When arriving at the Tea Tree Campsite for our final night of camping we looked around a small original cottage close by, which holds the interesting story of the Edwards family, who were pioneers in the early settlement of the western end of Kangaroo Island. A well-maintained fire pit was at this site and we hear that during the cooler months wood is also available for campers to use.

Day 5: Kelly Hill Section 

We started our final day of hiking at sunrise with mixed emotions of fulfilment and sadness, as this amazing experience was coming to an end. This section took around 2.5 hours and we passed through Wilderness and Grassdale lagoons, both with abundant birdlife, providing an absolute paradise for bird watching. 

As we arrived at the finish gate, our muscles were sore, but we had this great feeling of achievement and had the most incredible time completing this trail. At the end, we find a pole for our camera to get the perfect selfie (as you can see!) 

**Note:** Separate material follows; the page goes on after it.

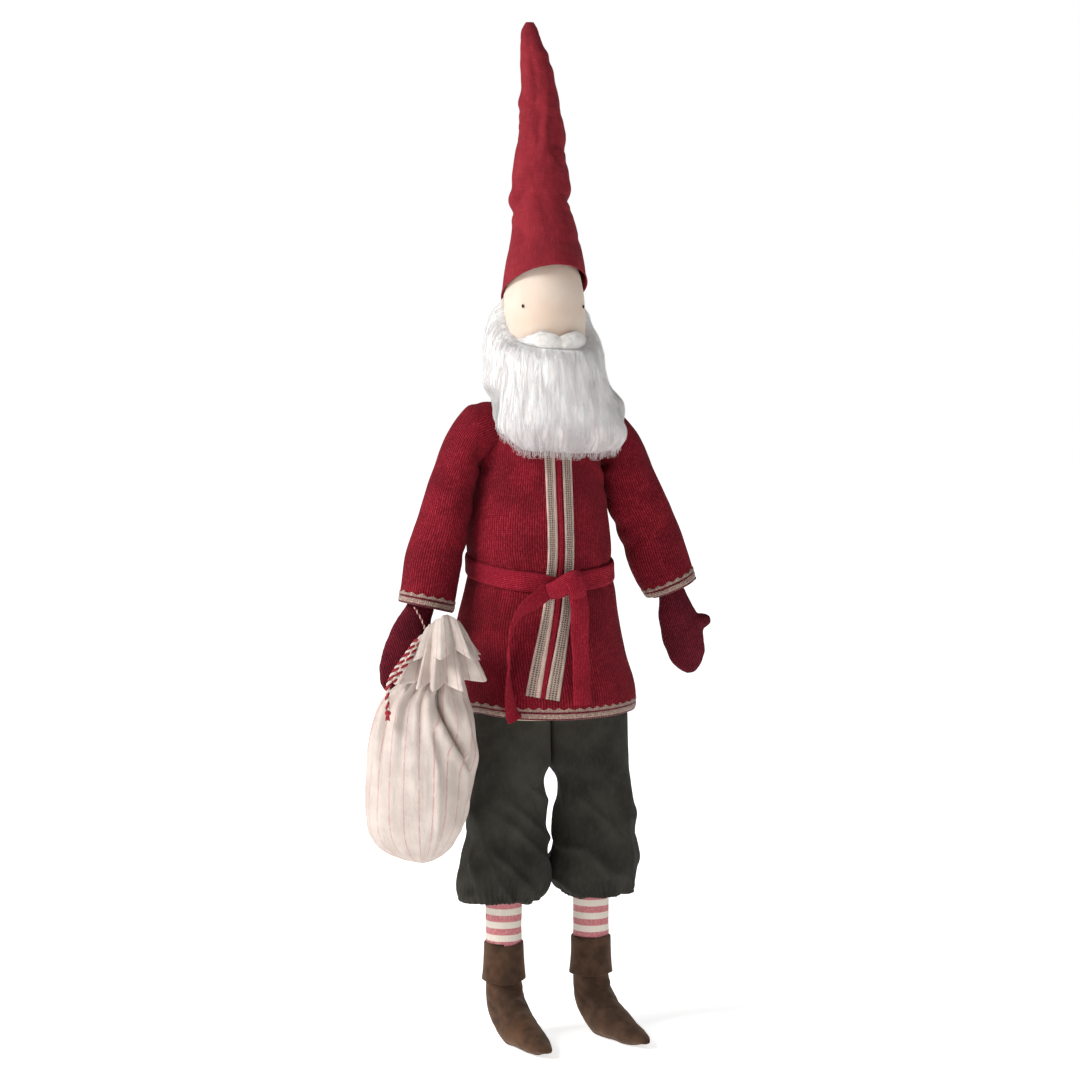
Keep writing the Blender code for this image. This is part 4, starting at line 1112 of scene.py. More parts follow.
def inflated(piece, frames, pressure, cap, pin=None, stiffness=15.0):
    """The piece blown up as cloth for some frames, no point moving further than cap, in mm."""
    before = points_of(piece)
    cloth = piece.modifiers.new("cloth", "CLOTH")
    settings = cloth.settings
    settings.use_pressure = True
    settings.uniform_pressure_force = pressure
    settings.tension_stiffness = settings.compression_stiffness = stiffness
    settings.bending_stiffness = 0.4
    settings.mass = 0.2
    settings.effector_weights.gravity = 0.0
    cloth.collision_settings.use_collision = False
    if pin is not None:
        group = piece.vertex_groups.new(name="pin")
        for index in np.flatnonzero(pin > 0):
            group.add([int(index)], float(pin[index]), "REPLACE")
        settings.vertex_group_mass = "pin"
    cloth.point_cache.frame_end = frames
    scene = bpy.context.scene
    for number in range(1, frames + 1):
        scene.frame_set(number)
    settled(piece)
    scene.frame_set(1)
    after = points_of(piece)
    move = after - before
    far = np.linalg.norm(move, axis=1, keepdims=True)
    set_points(piece, before + move * np.minimum(1, cap / np.maximum(far, 1e-6)))
    return piece


def make_mitten(side, sign):
    """A padded mitten, blown up as cloth, with a seam round its edge."""
    piece = remeshed(f"mitten_knit_{side}", f"mitten_{side}", 1.6, finishes["maroon_knit"], 8)
    inflated(piece, 12, 2.0, 1.5)
    low, high = box_mm(f"mitten_{side}")
    way = unit((sign * 0.30, 0.0, 1.0))
    right = np.cross(BACK, way)
    points, outward = points_of(piece), normals_of(piece)
    rub = 0.5 * grain(points, 9, 21) + 0.25 * grain(points, 4, 22)
    seam = np.abs(points[:, 1] - (low[1] + high[1]) / 2)
    rub -= 0.7 * hump(0, 0.8, seam) * (np.abs(outward[:, 1]) < 0.5)
    set_points(piece, points + outward * rub[:, None])
    flat_uv(piece, right, way)
    finer = piece.modifiers.new("finer", "SUBSURF")
    finer.levels = finer.render_levels = 1
    belongs(piece, f"arm_{side}", "maroon_knit", f"mitten_{side}")


def build_clothes():
    """Everything that the doll wears above its trousers."""
    tunic, tunic_grid = make_tunic()
    tree = ray_tree(tunic.data)
    make_placket(tree)
    make_hem(tree, tunic_grid)
    make_collar()
    make_belt(tree)
    make_knot()
    make_tails()
    for side, sign in (("left", 1), ("right", -1)):
        make_cuff(side, make_sleeve(side, sign))
        make_mitten(side, sign)


build_clothes()


# ================================ hat and head ================================================
HEAD_X, HEAD_Y, HEAD_RADIUS = 0.0, -8.0, 30.3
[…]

Trail Tips (from a now seasoned pro!) 

  • Train in advance walking about 10km per day (ideally, also train walking with a backpack).
  • Taking walking poles was the best thing we did! 
  • It was a struggle getting our bags down to 14kg each. Make sure you don’t take anything you won’t use and bear in mind you will need to bring all your garbage with you. 
  • Organise a pre-night and post-night stay on Kangaroo Island if you have time. We really could have used an extra day at the end of our trip to unwind after the trail. 
  • Plan, plan, plan – we booked our ferry and trail pass all through SeaLink. We booked well in advance and checked the type of equipment, clothing and food to take… so there weren’t any hiccups along the way. 
  • The Trail pass includes access to Kelly Hill Caves as well, so make sure you leave enough time at the end of the trail to go on a guided tour of the underground cave system.